Could you output each line of the data that follows exactly?

DATA LINES:
****

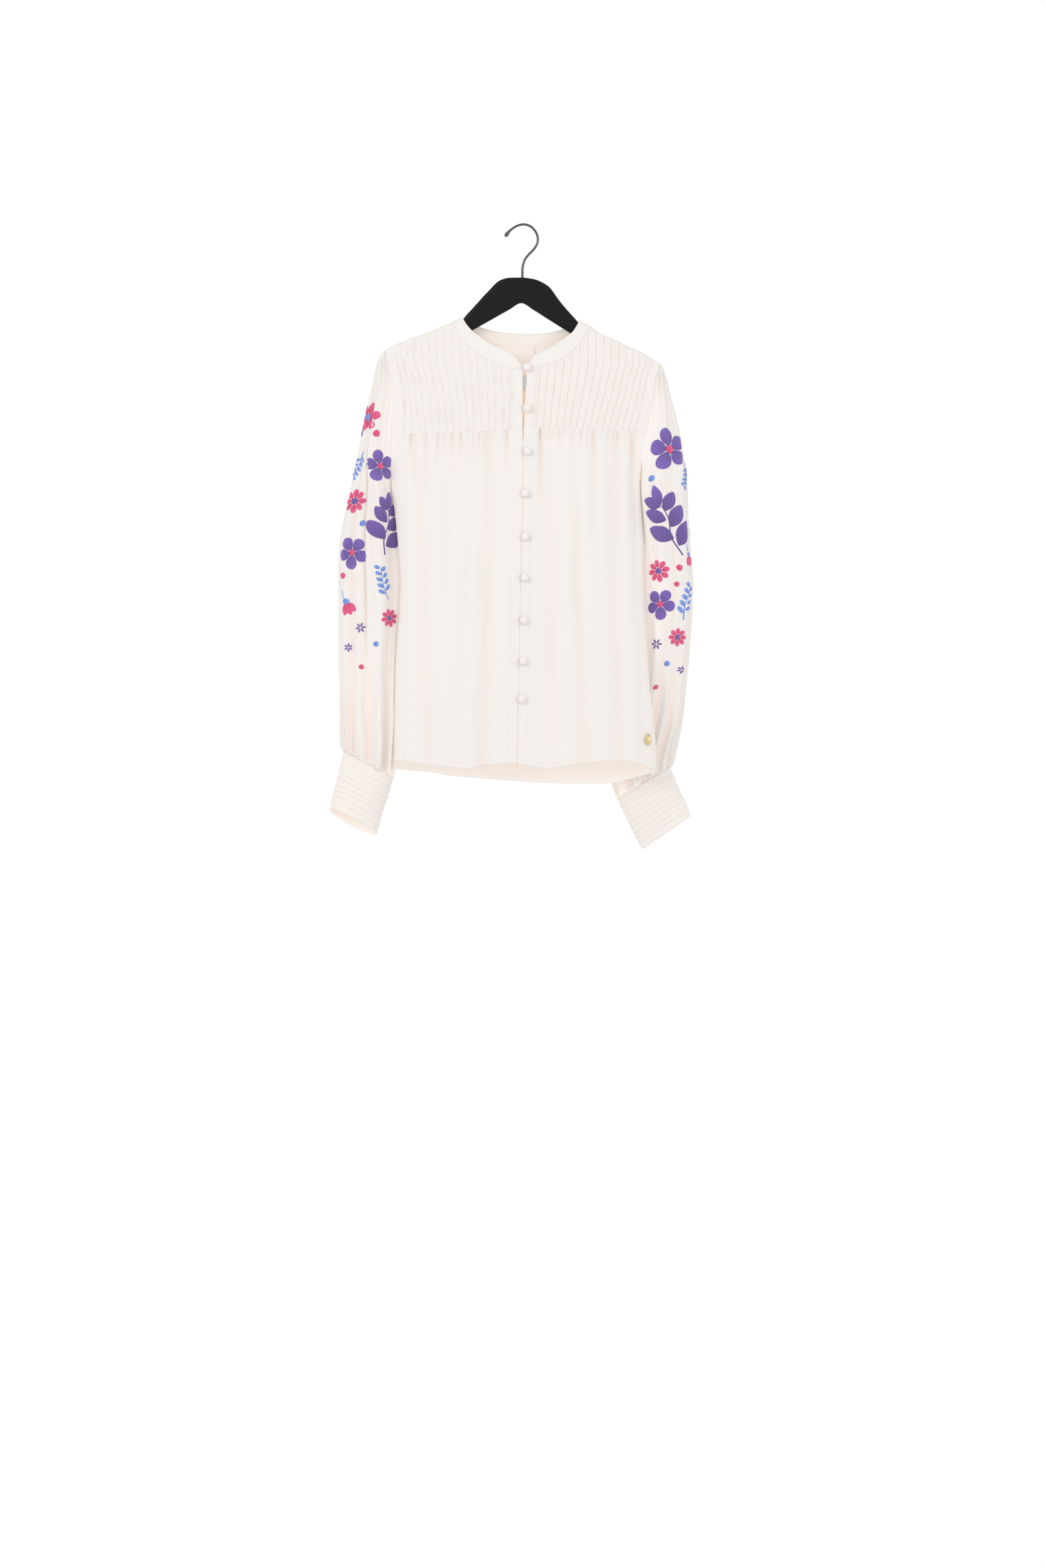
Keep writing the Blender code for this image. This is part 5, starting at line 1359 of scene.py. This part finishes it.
class Motifs:
    # raised patches of thread laid on one sleeve; a motif's size and turn come from its row
    def __init__(self, side):
        self.side = side
        self.outer, self.facing, self.places, self.down = sleeves[side]
        self.points, self.faces, self.threads, self.dyes = [], [], [], []
        self.count = 0

    def centre(self, place, down):
        column = place * (self.outer.shape[1] - 1)
        row = float(np.argmin(np.abs(self.down[:, int(column)] - down)))
        r, c = int(row), int(column)
        near = self.outer[max(0, r - 8):r + 9, max(0, c - 8):c + 9]
        middle = self.outer[r, max(0, c - 8):c + 9]
        perColumn = np.linalg.norm(middle[-1] - middle[0]) / (len(middle) - 1)
        perRow = np.linalg.norm(near[-1, len(middle) // 2] - near[0, len(middle) // 2]) / (len(near) - 1)
        return column, row, perColumn, perRow

    def onCloth(self, spot, flat):
        column, row, perColumn, perRow = spot
        c = np.clip(column + self.side * flat[:, 0] / perColumn, 0, self.outer.shape[1] - 1.001)
        r = np.clip(row - flat[:, 1] / perRow, 0, self.outer.shape[0] - 1.001)
        i, j = r.astype(int), c.astype(int)
        u, v = (c - j)[:, None], (r - i)[:, None]

        def at(grid):
            return mix(mix(grid[i, j], grid[i, j + 1], u), mix(grid[i + 1, j], grid[i + 1, j + 1], u), v)

        return at(self.outer), unit(at(self.facing))

    def lay(self, spot, flat, heights, threads, shares, dye, faces):
        points, facing = self.onCloth(spot, flat)
        self.points.append(points + facing * np.asarray(heights)[:, None])
        self.faces += [tuple(v + self.count for v in face) for face in faces]
        self.count += len(points)
        self.threads.append(np.asarray(threads))
        first, last = (np.array(part) for part in embroidery["dyes"][dye])
        self.dyes.append(mix(first, last, np.clip(shares, 0, 1)[:, None]))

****

OUTPUT FOR THIS TASK:
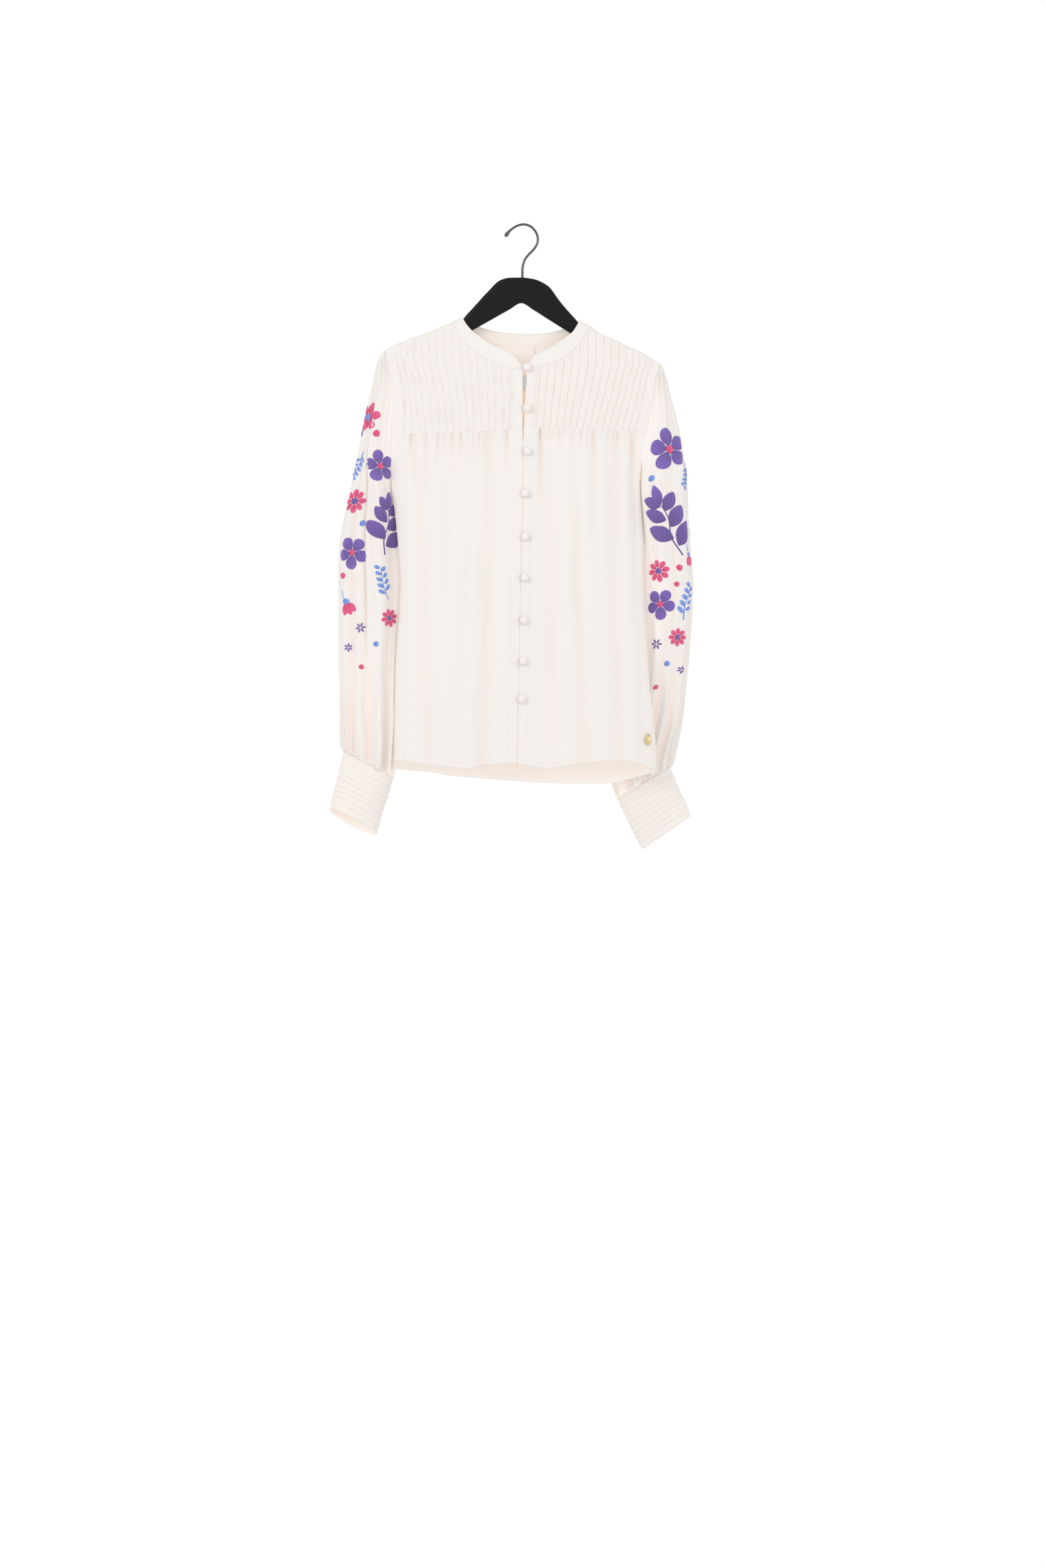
Keep writing the Blender code for this image. This is part 5, starting at line 1359 of scene.py. This part finishes it.
class Motifs:
    # raised patches of thread laid on one sleeve; a motif's size and turn come from its row
    def __init__(self, side):
        self.side = side
        self.outer, self.facing, self.places, self.down = sleeves[side]
        self.points, self.faces, self.threads, self.dyes = [], [], [], []
        self.count = 0

    def centre(self, place, down):
        column = place * (self.outer.shape[1] - 1)
        row = float(np.argmin(np.abs(self.down[:, int(column)] - down)))
        r, c = int(row), int(column)
        near = self.outer[max(0, r - 8):r + 9, max(0, c - 8):c + 9]
        middle = self.outer[r, max(0, c - 8):c + 9]
        perColumn = np.linalg.norm(middle[-1] - middle[0]) / (len(middle) - 1)
        perRow = np.linalg.norm(near[-1, len(middle) // 2] - near[0, len(middle) // 2]) / (len(near) - 1)
        return column, row, perColumn, perRow

    def onCloth(self, spot, flat):
        column, row, perColumn, perRow = spot
        c = np.clip(column + self.side * flat[:, 0] / perColumn, 0, self.outer.shape[1] - 1.001)
        r = np.clip(row - flat[:, 1] / perRow, 0, self.outer.shape[0] - 1.001)
        i, j = r.astype(int), c.astype(int)
        u, v = (c - j)[:, None], (r - i)[:, None]

        def at(grid):
            return mix(mix(grid[i, j], grid[i, j + 1], u), mix(grid[i + 1, j], grid[i + 1, j + 1], u), v)

        return at(self.outer), unit(at(self.facing))

    def lay(self, spot, flat, heights, threads, shares, dye, faces):
        points, facing = self.onCloth(spot, flat)
        self.points.append(points + facing * np.asarray(heights)[:, None])
        self.faces += [tuple(v + self.count for v in face) for face in faces]
        self.count += len(points)
        self.threads.append(np.asarray(threads))
        first, last = (np.array(part) for part in embroidery["dyes"][dye])
        self.dyes.append(mix(first, last, np.clip(shares, 0, 1)[:, None]))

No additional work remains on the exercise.